| Supplied records |
========

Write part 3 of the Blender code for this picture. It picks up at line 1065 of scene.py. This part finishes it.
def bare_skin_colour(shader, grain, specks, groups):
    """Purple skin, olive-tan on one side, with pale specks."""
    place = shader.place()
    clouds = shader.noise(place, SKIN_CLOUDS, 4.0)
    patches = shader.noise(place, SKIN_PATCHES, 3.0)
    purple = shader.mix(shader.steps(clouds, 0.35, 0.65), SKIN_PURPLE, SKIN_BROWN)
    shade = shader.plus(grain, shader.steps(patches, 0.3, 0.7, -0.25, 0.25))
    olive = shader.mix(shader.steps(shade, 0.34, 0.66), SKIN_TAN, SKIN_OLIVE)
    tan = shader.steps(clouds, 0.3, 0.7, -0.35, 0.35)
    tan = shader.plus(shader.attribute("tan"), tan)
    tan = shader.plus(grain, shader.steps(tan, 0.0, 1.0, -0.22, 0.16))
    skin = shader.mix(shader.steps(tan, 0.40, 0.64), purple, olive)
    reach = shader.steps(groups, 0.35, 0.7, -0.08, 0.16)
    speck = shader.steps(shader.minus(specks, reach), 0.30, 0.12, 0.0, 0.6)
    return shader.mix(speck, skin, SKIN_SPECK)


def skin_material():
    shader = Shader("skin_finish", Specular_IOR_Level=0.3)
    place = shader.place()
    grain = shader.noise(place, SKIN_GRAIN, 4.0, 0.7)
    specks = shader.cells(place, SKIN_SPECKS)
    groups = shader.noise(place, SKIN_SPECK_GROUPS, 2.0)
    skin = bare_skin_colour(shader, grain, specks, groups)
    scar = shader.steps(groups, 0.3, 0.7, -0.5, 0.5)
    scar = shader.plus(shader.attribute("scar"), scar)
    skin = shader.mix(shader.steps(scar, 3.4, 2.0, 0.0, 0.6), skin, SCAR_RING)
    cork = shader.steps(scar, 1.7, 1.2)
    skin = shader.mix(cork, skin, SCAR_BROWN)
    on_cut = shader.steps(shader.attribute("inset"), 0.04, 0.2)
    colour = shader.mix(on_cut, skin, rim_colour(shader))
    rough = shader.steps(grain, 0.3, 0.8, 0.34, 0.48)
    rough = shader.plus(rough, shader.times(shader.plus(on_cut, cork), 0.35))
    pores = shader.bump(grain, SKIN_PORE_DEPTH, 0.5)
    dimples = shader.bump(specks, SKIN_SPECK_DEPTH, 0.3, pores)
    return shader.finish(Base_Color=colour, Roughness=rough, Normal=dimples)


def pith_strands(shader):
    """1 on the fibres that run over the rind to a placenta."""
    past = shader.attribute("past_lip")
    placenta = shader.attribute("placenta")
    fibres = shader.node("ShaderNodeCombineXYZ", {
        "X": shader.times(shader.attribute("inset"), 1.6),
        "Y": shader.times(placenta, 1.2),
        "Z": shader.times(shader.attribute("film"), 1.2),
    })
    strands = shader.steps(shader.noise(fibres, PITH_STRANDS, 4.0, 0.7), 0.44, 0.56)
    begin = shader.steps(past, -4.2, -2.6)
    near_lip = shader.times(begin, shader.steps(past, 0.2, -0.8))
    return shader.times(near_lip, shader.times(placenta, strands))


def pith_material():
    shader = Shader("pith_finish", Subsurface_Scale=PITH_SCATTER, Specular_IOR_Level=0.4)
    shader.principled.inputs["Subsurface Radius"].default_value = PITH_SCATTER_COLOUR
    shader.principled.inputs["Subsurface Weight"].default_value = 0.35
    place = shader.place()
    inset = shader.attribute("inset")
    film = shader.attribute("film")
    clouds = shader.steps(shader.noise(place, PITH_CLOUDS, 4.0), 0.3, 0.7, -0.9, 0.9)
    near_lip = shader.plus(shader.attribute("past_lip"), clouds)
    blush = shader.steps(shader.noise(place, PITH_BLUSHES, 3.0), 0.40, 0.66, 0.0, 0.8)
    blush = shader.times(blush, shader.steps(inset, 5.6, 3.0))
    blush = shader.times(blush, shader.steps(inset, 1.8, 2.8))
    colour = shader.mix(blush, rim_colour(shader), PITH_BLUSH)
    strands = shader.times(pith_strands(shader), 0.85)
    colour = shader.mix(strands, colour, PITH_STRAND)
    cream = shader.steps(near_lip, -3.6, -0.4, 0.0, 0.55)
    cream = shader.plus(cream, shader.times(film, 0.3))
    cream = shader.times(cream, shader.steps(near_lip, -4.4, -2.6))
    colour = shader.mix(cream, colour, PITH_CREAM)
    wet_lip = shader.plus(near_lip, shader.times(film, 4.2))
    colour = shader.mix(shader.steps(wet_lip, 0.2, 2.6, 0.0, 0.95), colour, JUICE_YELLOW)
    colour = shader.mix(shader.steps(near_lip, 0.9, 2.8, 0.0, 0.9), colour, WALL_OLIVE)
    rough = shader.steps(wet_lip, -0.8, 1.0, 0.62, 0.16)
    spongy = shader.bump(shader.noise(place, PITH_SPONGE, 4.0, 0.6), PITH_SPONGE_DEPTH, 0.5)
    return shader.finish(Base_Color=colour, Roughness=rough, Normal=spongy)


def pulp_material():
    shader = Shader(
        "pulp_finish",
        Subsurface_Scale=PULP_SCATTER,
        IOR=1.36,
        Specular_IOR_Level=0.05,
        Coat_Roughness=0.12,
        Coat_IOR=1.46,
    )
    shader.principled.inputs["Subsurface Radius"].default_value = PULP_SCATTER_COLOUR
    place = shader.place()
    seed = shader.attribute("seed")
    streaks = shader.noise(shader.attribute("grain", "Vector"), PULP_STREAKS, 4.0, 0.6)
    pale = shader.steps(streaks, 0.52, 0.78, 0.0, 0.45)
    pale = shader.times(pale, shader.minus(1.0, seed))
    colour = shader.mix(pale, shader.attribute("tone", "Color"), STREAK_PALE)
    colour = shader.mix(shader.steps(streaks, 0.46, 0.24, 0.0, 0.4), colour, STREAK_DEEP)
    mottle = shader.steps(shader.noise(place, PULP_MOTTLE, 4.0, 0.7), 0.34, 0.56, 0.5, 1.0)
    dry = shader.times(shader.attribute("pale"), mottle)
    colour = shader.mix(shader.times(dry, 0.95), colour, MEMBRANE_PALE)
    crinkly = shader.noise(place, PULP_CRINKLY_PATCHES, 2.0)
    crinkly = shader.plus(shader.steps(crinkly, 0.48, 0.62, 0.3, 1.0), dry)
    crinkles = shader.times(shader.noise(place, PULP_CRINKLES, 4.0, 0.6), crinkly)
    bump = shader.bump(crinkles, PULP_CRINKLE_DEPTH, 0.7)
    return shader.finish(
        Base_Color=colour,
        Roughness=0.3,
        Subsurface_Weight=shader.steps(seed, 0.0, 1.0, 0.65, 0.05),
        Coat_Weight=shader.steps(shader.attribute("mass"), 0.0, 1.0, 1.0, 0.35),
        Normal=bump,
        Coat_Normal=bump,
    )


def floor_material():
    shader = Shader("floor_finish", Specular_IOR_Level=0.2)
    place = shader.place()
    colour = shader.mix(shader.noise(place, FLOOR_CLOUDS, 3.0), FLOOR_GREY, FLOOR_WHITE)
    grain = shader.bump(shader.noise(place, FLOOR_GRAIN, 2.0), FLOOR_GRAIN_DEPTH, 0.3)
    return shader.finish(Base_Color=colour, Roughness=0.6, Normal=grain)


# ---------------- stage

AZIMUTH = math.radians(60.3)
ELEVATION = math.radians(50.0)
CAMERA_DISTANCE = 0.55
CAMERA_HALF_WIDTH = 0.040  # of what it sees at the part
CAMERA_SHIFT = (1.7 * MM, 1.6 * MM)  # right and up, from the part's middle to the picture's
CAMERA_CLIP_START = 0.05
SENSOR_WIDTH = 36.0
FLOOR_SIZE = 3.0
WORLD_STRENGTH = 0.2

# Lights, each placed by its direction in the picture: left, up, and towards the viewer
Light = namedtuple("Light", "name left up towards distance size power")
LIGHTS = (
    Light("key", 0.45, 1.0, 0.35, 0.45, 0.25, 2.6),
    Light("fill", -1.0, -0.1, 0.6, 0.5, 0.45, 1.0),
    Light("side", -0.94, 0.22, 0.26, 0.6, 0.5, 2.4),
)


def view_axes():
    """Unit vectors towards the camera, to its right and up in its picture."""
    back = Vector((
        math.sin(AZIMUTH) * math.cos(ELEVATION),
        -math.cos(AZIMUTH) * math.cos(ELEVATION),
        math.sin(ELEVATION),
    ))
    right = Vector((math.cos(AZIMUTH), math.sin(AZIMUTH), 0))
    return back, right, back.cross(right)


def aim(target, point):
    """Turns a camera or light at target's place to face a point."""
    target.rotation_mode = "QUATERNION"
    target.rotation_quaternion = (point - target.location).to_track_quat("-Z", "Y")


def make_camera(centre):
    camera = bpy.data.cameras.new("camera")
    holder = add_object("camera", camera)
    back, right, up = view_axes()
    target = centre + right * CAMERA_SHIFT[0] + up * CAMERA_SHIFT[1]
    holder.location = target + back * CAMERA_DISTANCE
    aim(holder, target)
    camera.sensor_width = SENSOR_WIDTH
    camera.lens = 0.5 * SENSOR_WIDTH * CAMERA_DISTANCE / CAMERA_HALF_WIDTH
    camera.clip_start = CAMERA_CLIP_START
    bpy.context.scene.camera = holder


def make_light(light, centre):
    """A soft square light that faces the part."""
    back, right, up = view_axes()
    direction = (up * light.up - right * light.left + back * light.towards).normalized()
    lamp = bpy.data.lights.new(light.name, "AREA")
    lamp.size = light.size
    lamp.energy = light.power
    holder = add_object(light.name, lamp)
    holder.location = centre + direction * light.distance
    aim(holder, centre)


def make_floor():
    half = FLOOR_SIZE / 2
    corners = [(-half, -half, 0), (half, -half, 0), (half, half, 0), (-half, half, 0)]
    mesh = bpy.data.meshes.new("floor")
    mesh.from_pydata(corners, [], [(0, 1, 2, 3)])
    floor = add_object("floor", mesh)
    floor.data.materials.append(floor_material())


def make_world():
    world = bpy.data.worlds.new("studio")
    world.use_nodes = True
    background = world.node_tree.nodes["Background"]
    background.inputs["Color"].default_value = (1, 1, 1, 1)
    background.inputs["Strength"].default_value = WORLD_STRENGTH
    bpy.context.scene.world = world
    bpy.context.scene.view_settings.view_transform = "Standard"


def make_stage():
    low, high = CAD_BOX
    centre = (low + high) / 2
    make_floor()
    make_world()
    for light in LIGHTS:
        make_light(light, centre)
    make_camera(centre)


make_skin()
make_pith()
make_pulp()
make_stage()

========

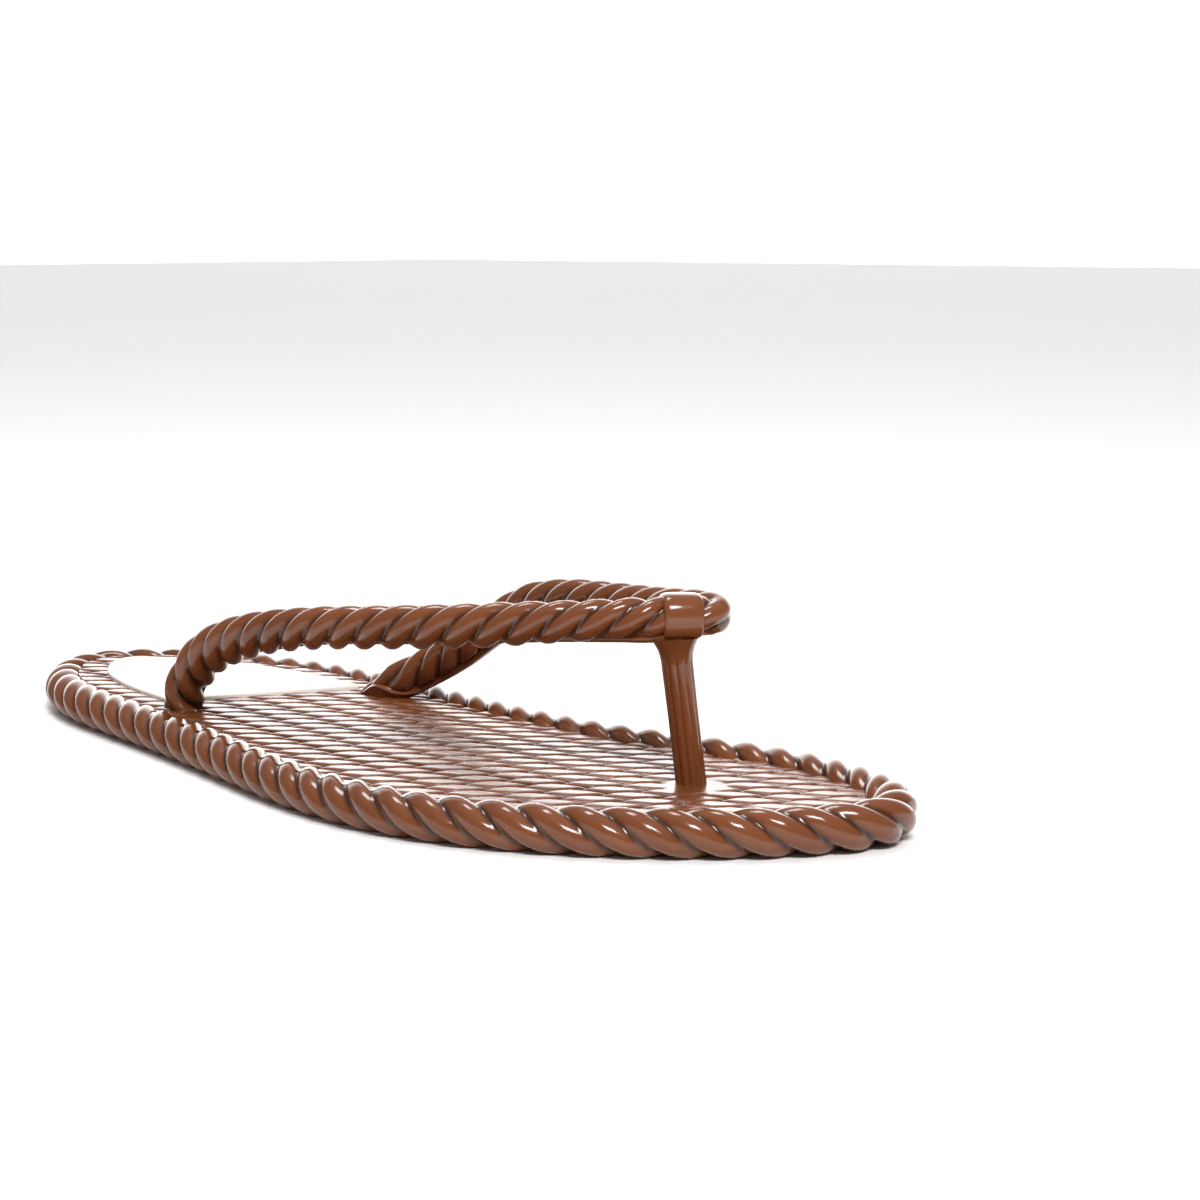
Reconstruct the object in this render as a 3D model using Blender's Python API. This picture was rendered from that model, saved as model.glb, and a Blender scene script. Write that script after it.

========

| Aim |
Tally how many lines of the material contain the word "part". The answer must be the number and nothing else.

| Problem solution |
4